The world economy is in a dangerous state. In no small measure it is due to the outsourcing of jobs by the leading nations, including the United States. When jobs are outsourced they are moved out of the mother country to lands where cheap, child and even slave labor are available.

What can be done about this? A solution lies in bringing together two international institutions: They are the International Labor Organization and the World Trade Organization. The ILO’s name is misleading. Offhand it can be mistaken as an international organization of unions. But it is not.

The ILO was born as part of the League of Nations, very much at the insistence of our own President Woodrow Wilson who held that there should be an international agency that should protect and promote the conditions of the working people globally.
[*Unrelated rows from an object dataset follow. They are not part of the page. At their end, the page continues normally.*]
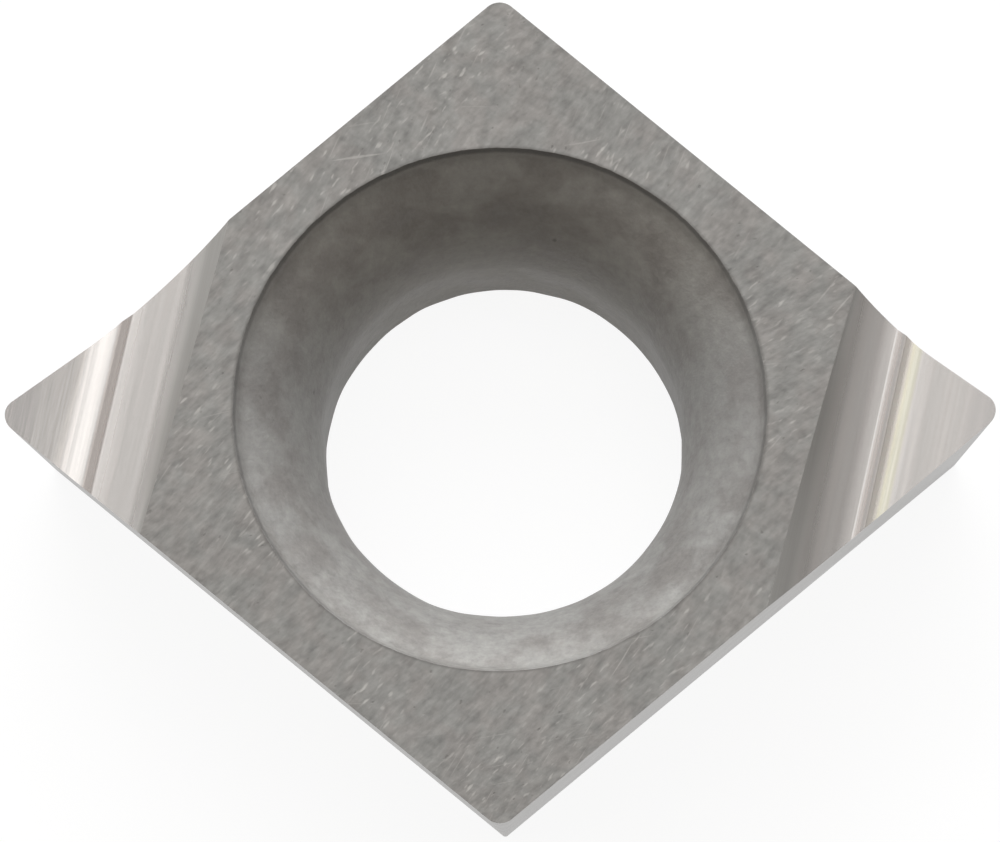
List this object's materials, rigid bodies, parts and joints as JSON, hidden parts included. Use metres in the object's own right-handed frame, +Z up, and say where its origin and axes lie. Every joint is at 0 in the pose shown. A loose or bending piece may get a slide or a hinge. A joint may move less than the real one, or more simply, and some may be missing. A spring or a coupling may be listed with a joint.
{
  "type": "carbide turning insert",
  "caption": "Rhombic positive carbide turning insert with a countersunk screw hole and a ground chipbreaker groove across each acute corner.",
  "frame": {"origin": "on the bottom face, on the axis of the screw hole", "axes": "+X along the long diagonal through the two acute cutting corners, +Z up out of the top face"},
  "size_m": [0.0054, 0.0046, 0.0014],
  "materials": {
    "carbide": "lapped top face, finely ground flanks and grooves, matt as-sintered screw seat"
  },
  "bodies": {
    "root": {"insert": "carbide"}
  },
  "joints": []
}
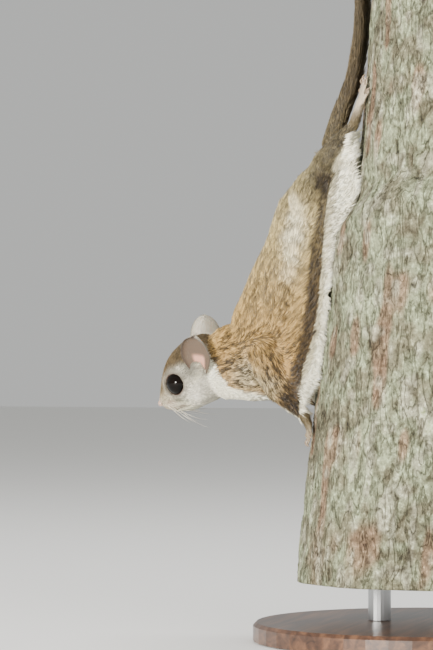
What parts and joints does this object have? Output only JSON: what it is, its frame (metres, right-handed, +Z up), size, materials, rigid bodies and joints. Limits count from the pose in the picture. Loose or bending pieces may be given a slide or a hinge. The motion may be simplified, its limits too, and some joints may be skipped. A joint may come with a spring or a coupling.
{
  "type": "flying squirrel on a trunk perch",
  "caption": "Life-size flying squirrel clinging head down to a cut length of trunk, head lifted clear, tail up the bark, on a plain round display stand.",
  "frame": {"origin": "bottom centre of the whole model's box, on the underside of the stand base", "axes": "+Z up along the trunk, +Y to the animal's right, across the stand, +X from the animal's back towards the trunk"},
  "size_m": [0.203, 0.152, 0.323],
  "materials": {
    "coat_brown": "soft brown fur",
    "coat_white": "soft white fur",
    "tail_coat": "soft dark fur",
    "bare_skin": "thin bare skin",
    "eye_black": "glossy",
    "bark": "rough lichened bark",
    "stand_wood": "satin lacquer",
    "stand_steel": "brushed"
  },
  "bodies": {
    "root": {"head": "coat_brown", "nose_pad": "bare_skin", "eye_left": "eye_black", "eye_right": "eye_black", "ear_left": "bare_skin", "ear_right": "bare_skin", "neck": "coat_brown", "chest": "coat_brown", "abdomen": "coat_brown", "upper_arm_left": "coat_brown", "upper_arm_right": "coat_brown", "forearm_left": "coat_brown", "forearm_right": "coat_brown", "forefoot_left": "coat_brown", "forefoot_right": "coat_brown", "thigh_left": "coat_brown", "thigh_right": "coat_brown", "shin_left": "coat_brown", "shin_right": "coat_brown", "hind_foot_left": "coat_brown", "hind_foot_right": "coat_brown", "patagium_left": "coat_white", "patagium_right": "coat_white", "tail_base": "tail_coat", "tail_middle": "tail_coat", "tail_tip": "tail_coat", "trunk_log": "bark", "stand_base": "stand_wood", "stand_rod_front": "stand_steel", "stand_rod_back": "stand_steel"}
  },
  "joints": []
}
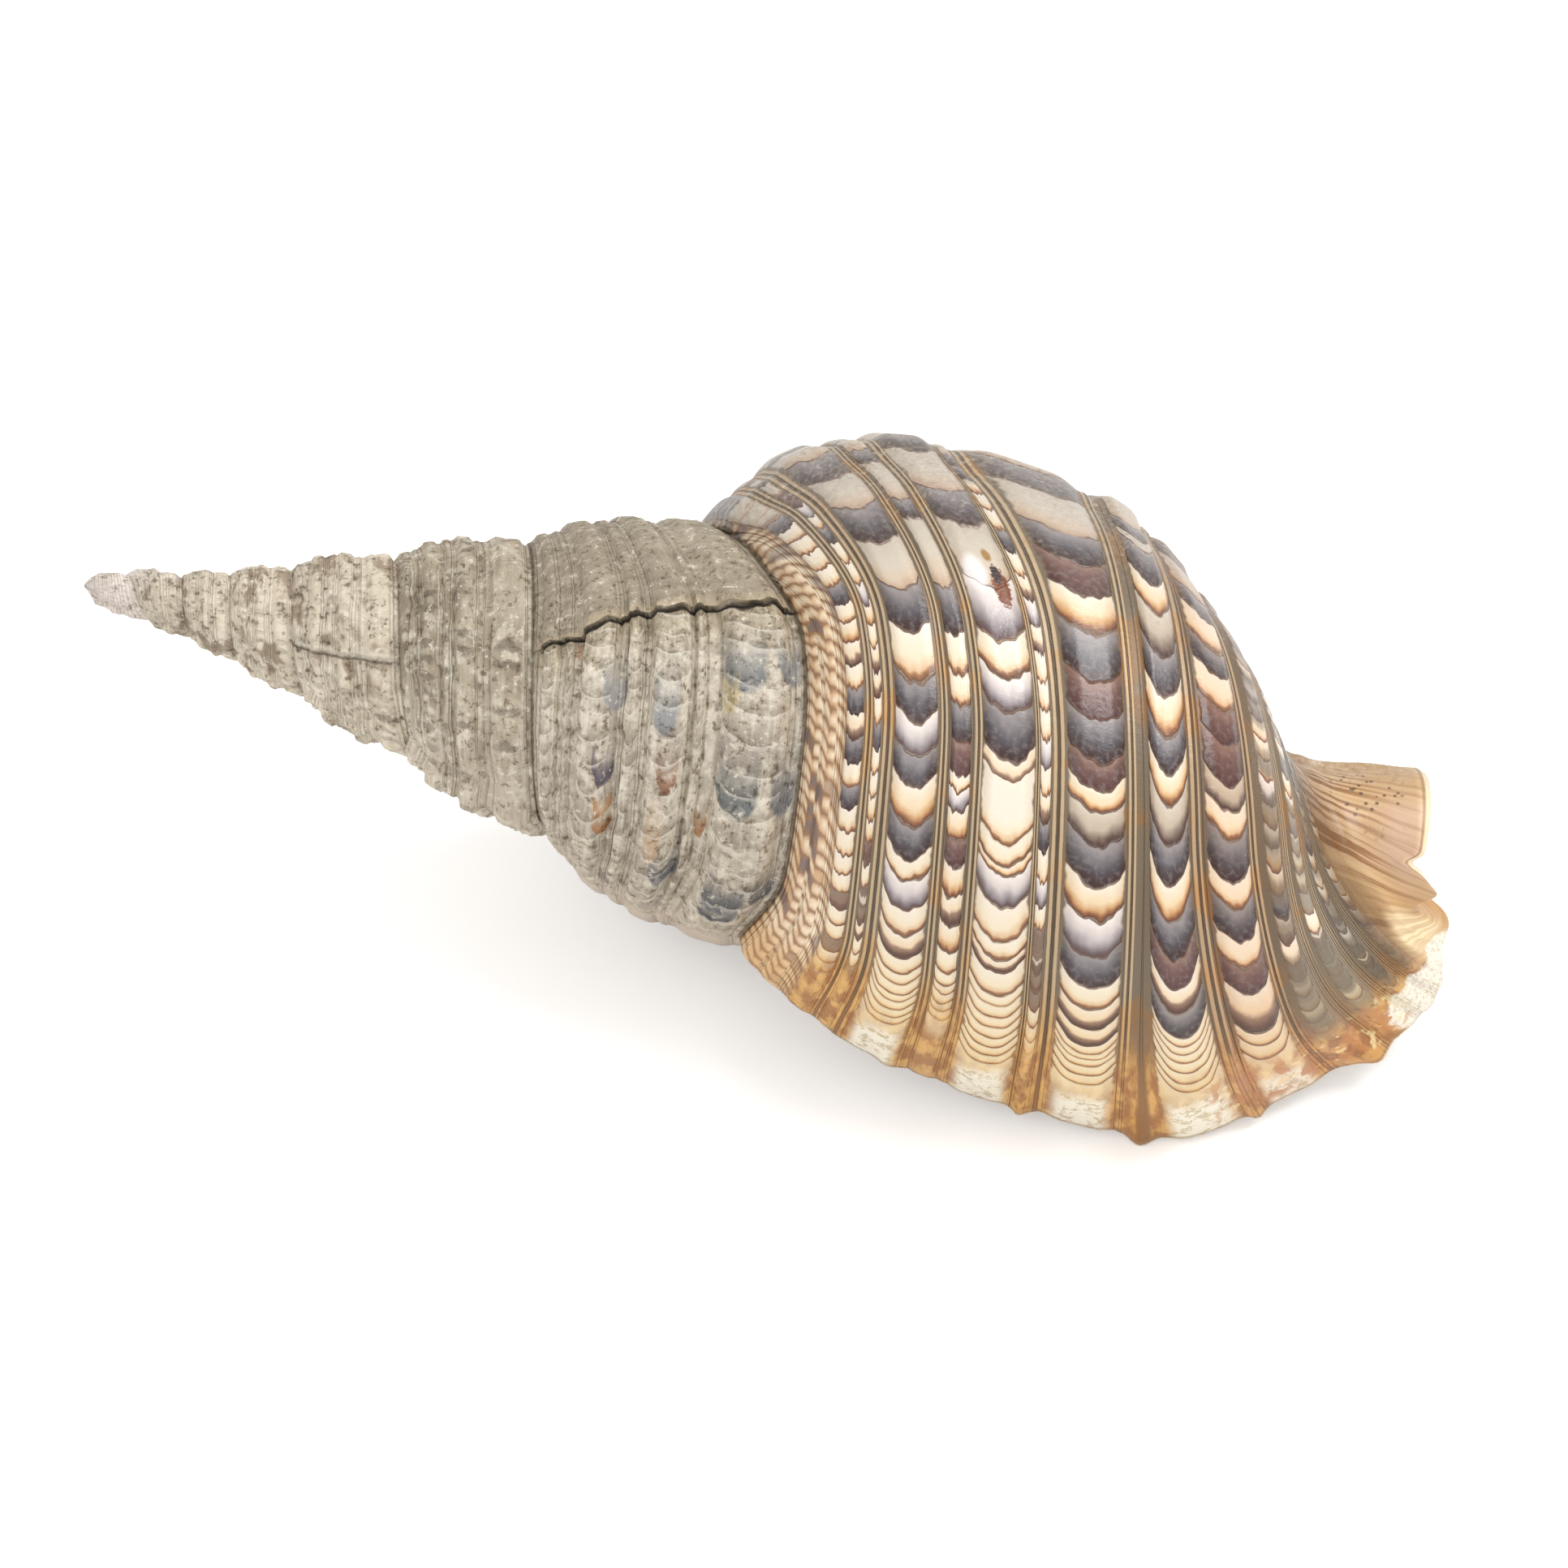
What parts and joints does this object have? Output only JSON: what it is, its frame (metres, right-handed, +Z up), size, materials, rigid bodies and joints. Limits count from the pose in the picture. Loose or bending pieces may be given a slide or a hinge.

When the League of Nations was replaced by the United Nations, the ILO became part of the U.N.

The way in which the ILO operates is intriguing. Every affiliate country has four representatives, regardless of population. Of the four, two represent their government, one represents the business community and one represents labor. Over the years, the ILO has elaborated a code of conduct covering the right of workers to organize unions, the abolition of slave labor, limits on work hours and on child labor, et al.

The central weakness of the ILO is that it has no power to enforce its proposed policies. What is needed is joint action between the ILO and the WTO because the latter has the power to apply sanctions to any country in violation of the rules of the game.

The ILO will write the rules and the WTO will enforce them.